When the account is next accessed, the new mailbox will be created. You can import the old mail data into the new box using zmmailbox. To do this, first find the user's store directory. It will be under /opt/zimbra/store/X/<id>/msg. X is a hash with a value of 4096. Divide the user's account number by 4096 to determine which folder the user's account will be under. For example, account_id 5000 will be in folder 1, while account_id 4090 will be in folder 0. Go to this directory. There will be at least one numbered subfolder. Each subfolder will contain mail. to add them to the mailbox, use the following commands:
zmmailbox -z -m <account email address> createFolder /Recovery zmmailbox -z -m <account email address> addMessage /Recovery 0 1 2 ...
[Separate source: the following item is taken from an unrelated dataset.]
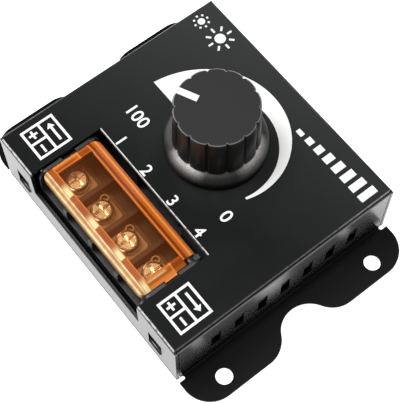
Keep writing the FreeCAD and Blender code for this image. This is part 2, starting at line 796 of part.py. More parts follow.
def knob():
    """Return the knob with its pointer groove, nut cavity and flatted bore."""
    corner = nut_across_flats / math.sqrt(3)
    cavity_radius = max(corner, washer_radius) + knob_cavity_clearance
    cavity = post(knob_x, knob_y, knob_bottom - EPS, knob_bottom + knob_cavity_height, cavity_radius)
    neck = post(knob_x, knob_y, knob_bottom - EPS, neck_top, bushing_radius + knob_cavity_clearance / 2)
    bore = post(knob_x, knob_y, knob_bottom, knob_top - knob_crown, shaft_radius + knob_bore_clearance)
    key = box(-EPS - shaft_radius, shaft_radius + EPS, shaft_radius - shaft_flat + knob_bore_clearance,
              shaft_radius + EPS, neck_top, knob_top)
    key.Placement = FreeCAD.Placement(V(knob_x, knob_y, 0), FreeCAD.Rotation(UP, pointer_angle - 90))
    return knob_blank().cut([cavity, neck, bore.cut(key), pointer_blank()])


def knob_pointer():
    """Return the white bar set into the knob's top."""
    return pointer_blank().common(knob_blank())


def mosfet_front():
    """Return the Y of the transistors' lead face."""
    return spreader_y - spreader_length / 2 + (spreader_length - mosfet_body - mosfet_tab) / 2


def mosfet_lead_places(side):
    """Return the X of three leads on one side."""
    return [side * spreader_x + step * mosfet_lead_pitch for step in (-1, 0, 1)]


def mosfet(side):
    """Return one power transistor: moulded body, metal tab and three bent leads."""
    x, y0 = side * spreader_x, mosfet_front()
    y1, y2 = y0 + mosfet_body, y0 + mosfet_body + mosfet_tab
    half = mosfet_width / 2
    body = box(x - half, x + half, y0, y1, spreader_top, spreader_top + mosfet_thickness)
    body = chamfer_where(body, level_at(spreader_top + mosfet_thickness), moulded_edge)
    tab = box(x - half, x + half, y1 - EPS, y2, spreader_top, spreader_top + mosfet_tab_thickness)
    pieces = [body, tab]
    lead_z = spreader_top + mosfet_thickness / 2
    end_y = y0 - mosfet_lead_reach
    for lead_x in mosfet_lead_places(side):
        x0, x1 = lead_x - mosfet_lead_width / 2, lead_x + mosfet_lead_width / 2
        pieces.append(box(x0, x1, end_y, y0 + EPS, lead_z, lead_z + mosfet_lead_thickness))
        pieces.append(box(x0, x1, end_y, end_y + mosfet_lead_thickness,
                          lead_bottom, lead_z + mosfet_lead_thickness))
    hole = post(x, (y1 + y2) / 2, spreader_top - EPS, spreader_top + mosfet_tab_thickness + EPS,
                tab_screw_radius + pin_clearance)
    return union(pieces).cut(hole)


def tab_screw_place(side):
    """Return where the tab screw goes on one side."""
    return side * spreader_x, mosfet_front() + mosfet_body + mosfet_tab / 2


def heat_spreader(side):
    """Return one aluminium block under a transistor."""
    x = side * spreader_x
    half_w, half_l = spreader_width / 2, spreader_length / 2
    block = rounded_block(x - half_w, x + half_w, spreader_y - half_l, spreader_y + half_l,
                          board_top, spreader_top, spreader_corner_radius)
    hole_x, hole_y = tab_screw_place(side)
    return block.cut(post(hole_x, hole_y, board_top - EPS, spreader_top + EPS, tab_screw_radius + fit_gap))


def spreader_screws():
    """Return the two screws that hold the transistor tabs down."""
    parts = []
    seat = spreader_top + mosfet_tab_thickness
    for side in (-1, 1):
        x, y = tab_screw_place(side)
        head = chamfer_where(post(x, y, seat, seat + tab_screw_head, tab_screw_head_radius),
                             level_at(seat + tab_screw_head), pan_head_edge)
        parts.append(union([head, post(x, y, board_top + fit_gap, seat, tab_screw_radius)]))
    return Part.makeCompound(parts)


def smoothing_capacitor(side):
    """Return one upright electrolytic can."""
    x = side * capacitor_x
    top = inner_top - capacitor_headroom
    can = post(x, rear_row_y, board_top, top, capacitor_radius)
    return chamfer_where(can, level_at(top), capacitor_edge)


def control_chip():
    """Return the eight-lead timer chip behind the potentiometer."""
    half_l, half_w = chip_length / 2, chip_width / 2
    z0 = board_top + chip_standoff
    body = box(-half_l, half_l, rear_row_y - half_w, rear_row_y + half_w, z0, z0 + chip_height)
    body = chamfer_where(body, level_at(z0 + chip_height), moulded_edge)
    pieces = [body]
    for index in range(chip_side_leads):
        x = (index - (chip_side_leads - 1) / 2) * chip_lead_pitch
        for sign in (-1, 1):
            y0, y1 = sorted((rear_row_y + sign * half_w, rear_row_y + sign * (half_w + chip_lead_width)))
            pieces.append(box(x - chip_lead_width / 2, x + chip_lead_width / 2, y0, y1,
                              board_top, z0 + chip_height / 2))
    return union(pieces)


def diode_lead_places():
    """Return the X of the two diode leads."""
    reach = diode_length / 2 + diode_lead_reach
    return [diode_x - reach, diode_x + reach]


def flyback_diode():
    """Return the rectifier diode, lying on the board with bent leads."""
    z = board_top + diode_radius + fit_gap
    barrel = rod(diode_x - diode_length / 2, diode_x + diode_length / 2, front_row_y, z, diode_radius)
    pieces = [chamfer_where(barrel, lambda bb: bb.XLength < 1e-6, moulded_edge)]
    low, high = diode_lead_places()
    pieces.append(rod(low, high, front_row_y, z, diode_lead_radius))
    for x in (low, high):
        pieces.append(post(x, front_row_y, lead_bottom, z, diode_lead_radius))
    return union(pieces)


def film_capacitor():
    """Return the box-shaped film capacitor behind the terminal block."""
    half_l, half_w = film_length / 2, film_width / 2
    block = box(film_x - half_l, film_x + half_l, front_row_y - half_w, front_row_y + half_w,
                board_top, board_top + film_height)
    return chamfer_where(block, level_at(board_top + film_height), moulded_edge)


def chip_resistors():
    """Return a column of surface-mount resistors between the left capacitor and the chip."""
    parts = []
    x = -(capacitor_x - capacitor_radius + chip_length / 2) / 2
    for index in range(resistor_count):
        y = rear_row_y + (index - (resistor_count - 1) / 2) * resistor_pitch
        parts.append(box(x - resistor_length / 2, x + resistor_length / 2, y - resistor_width / 2,
                         y + resistor_width / 2, board_top, board_top + resistor_height))
    return Part.makeCompound(parts)


def all_parts():
    """Return every sub-part by name."""
    parts = {
        "case_shell": case_shell(),
        "base_plate": base_plate(),
        "board_standoffs": board_standoffs(),
        "board_screws": board_screws(),
        "circuit_board": circuit_board(),
        "terminal_body": terminal_body(),
        "terminal_cover": terminal_cover(),
        "potentiometer_body": potentiometer_body(),
        "potentiometer_bushing": potentiometer_bushing(),
        "potentiometer_pins": potentiometer_pins(),
        "potentiometer_shaft": potentiometer_shaft(),
        "shaft_washer": shaft_washer(),
        "shaft_nut": shaft_nut(),
        "knob": knob(),
        "knob_pointer": knob_pointer(),
        "spreader_screws": spreader_screws(),
        "control_chip": control_chip(),
        "flyback_diode": flyback_diode(),
        "film_capacitor": film_capacitor(),
        "chip_resistors": chip_resistors(),
    }
    for index, x in enumerate(terminal_centres(), start=1):
        parts["contact_strip_%d" % index] = contact_strip(x)
        parts["clamp_plate_%d" % index] = clamp_plate(x)
        parts["terminal_screw_%d" % index] = terminal_screw(x)
    for index, side in enumerate((-1, 1), start=1):
        parts["mosfet_%d" % index] = mosfet(side)
        parts["heat_spreader_%d" % index] = heat_spreader(side)
        parts["smoothing_capacitor_%d" % index] = smoothing_capacitor(side)
    return parts


os.makedirs("parts", exist_ok=True)
for name, shape in all_parts().items():
    shape.exportStep("parts/%s.step" % name)
    print(name, "solids", len(shape.Solids), "valid", shape.isValid(), "volume", round(shape.Volume, 2))
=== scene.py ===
"""Looks of the LED strip dimmer: finishes, eased edges, printed marks, light and camera.

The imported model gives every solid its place. This script gives each one its finish, adds
the printed marks on the case, and sets up a plain studio. Lengths are in metres.
"""

import logging
import math
from dataclasses import dataclass, field
from enum import Enum
from functools import cache
from typing import Any, Mapping, Optional, Sequence, Union

import bmesh
import bpy
from mathutils import Matrix, Vector


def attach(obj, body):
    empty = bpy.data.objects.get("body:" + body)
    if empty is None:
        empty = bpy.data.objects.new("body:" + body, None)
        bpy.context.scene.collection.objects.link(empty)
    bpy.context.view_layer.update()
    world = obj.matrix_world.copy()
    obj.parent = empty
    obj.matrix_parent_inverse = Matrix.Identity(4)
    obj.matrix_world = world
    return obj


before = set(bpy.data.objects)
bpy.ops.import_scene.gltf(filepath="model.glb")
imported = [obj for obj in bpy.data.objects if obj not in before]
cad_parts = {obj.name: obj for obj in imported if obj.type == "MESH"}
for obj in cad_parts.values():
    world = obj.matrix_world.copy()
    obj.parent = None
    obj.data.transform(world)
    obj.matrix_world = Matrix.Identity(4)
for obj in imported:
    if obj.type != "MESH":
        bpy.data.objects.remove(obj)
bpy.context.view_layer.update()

log = logging.getLogger("dimmer")

MM = 0.001
Point = tuple[float, float]
Span = tuple[float, float]
Triple = tuple[float, float, float]
Box = tuple[float, float, float, float]
Cubic = tuple[float, float, float, float]
Colour = Triple
WHITE: Colour = (1.0, 1.0, 1.0)
EVEN: Triple = (1.0, 1.0, 1.0)
TOP = 17.7 * MM
WAYS = 4
WAY_PITCH = 9.5 * MM
FACE_SKIN = 0.01 * MM
NOISE_MEAN = 0.5
MOST_NOISE: Span = (0.3, 0.7)
WELD_REACH = 0.001 * MM
BEVEL_STEPS = 2
BEVEL_FROM = math.radians(32)


class Slot(Enum):
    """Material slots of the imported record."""

    INK = "pointer_white"


class Ease(Enum):
    """How far an edge is rounded, in metres."""

    CRISP = 0.06 * MM
    LIGHT = 0.12 * MM
    SOFT = 0.2 * MM


class Flow(Enum):
    """Which way current goes at a pair of terminals, as the arrow in its box points."""

    OUT = -1
    IN = 1


class Term:
    """A shader socket that takes part in plain arithmetic."""

    def __init__(self, shader: "Shader", socket: bpy.types.NodeSocket) -> None:
        """Keep the socket that this stands for and the shader that new nodes go into."""
        self.shader = shader
        self.socket = socket

    def __add__(self, other: "Operand") -> "Term":
        """Return this plus another value."""
        return self.shader.maths("ADD", self, other)

    def __radd__(self, other: float) -> "Term":
        """Return a number plus this."""
        return self.shader.maths("ADD", other, self)

    def __sub__(self, other: "Operand") -> "Term":
        """Return this less another value."""
        return self.shader.maths("SUBTRACT", self, other)

    def __rsub__(self, other: float) -> "Term":
        """Return a number less this."""
        return self.shader.maths("SUBTRACT", other, self)

    def __mul__(self, other: "Operand") -> "Term":
        """Return this times another value."""
        return self.shader.maths("MULTIPLY", self, other)

    def __rmul__(self, other: float) -> "Term":
        """Return a number times this."""
        return self.shader.maths("MULTIPLY", other, self)

    def __truediv__(self, other: "Operand") -> "Term":
        """Return this divided by another value."""
        return self.shader.maths("DIVIDE", self, other)

    def __abs__(self) -> "Term":
        """Return the size of this value without its sign."""
        return self.shader.maths("ABSOLUTE", self)

    def below(self, limit: float) -> "Term":
        """Return 1 where this is less than a limit, else 0."""
        return self.shader.maths("LESS_THAN", self, limit)

    def above(self, limit: float) -> "Term":
        """Return 1 where this is more than a limit, else 0."""
        return self.shader.maths("GREATER_THAN", self, limit)

    def most(self, other: "Operand") -> "Term":
        """Return the larger of this and another value."""
        return self.shader.maths("MAXIMUM", self, other)

    def repeated(self, step: float) -> "Term":
        """Return how far this is from the nearest whole number of steps."""
        return self.shader.maths("PINGPONG", self, step / 2)

    def eased(self, low: float, high: float) -> "Term":
        """Return a soft rise, 0 below low and 1 above high."""
        return self.shader.add("ShaderNodeMapRange", {"interpolation_type": "SMOOTHSTEP"},
                               {"Value": self, "From Min": low, "From Max": high})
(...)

Include each of the numbered subfolders in the 'zmmailbox addMessage' command. This will put all of this mail in the /Recovery folder for the new mailbox. The mail will no longer be sorted, but it will be searchable and the user's inconvenience will be minimized. It is obviously better to avoid this if possible, and to ensure that backups are taken on a regular basis.
When all of these steps are complete, the database will no longer be corrupt, users' mail will be restored, and mailboxd will be stable.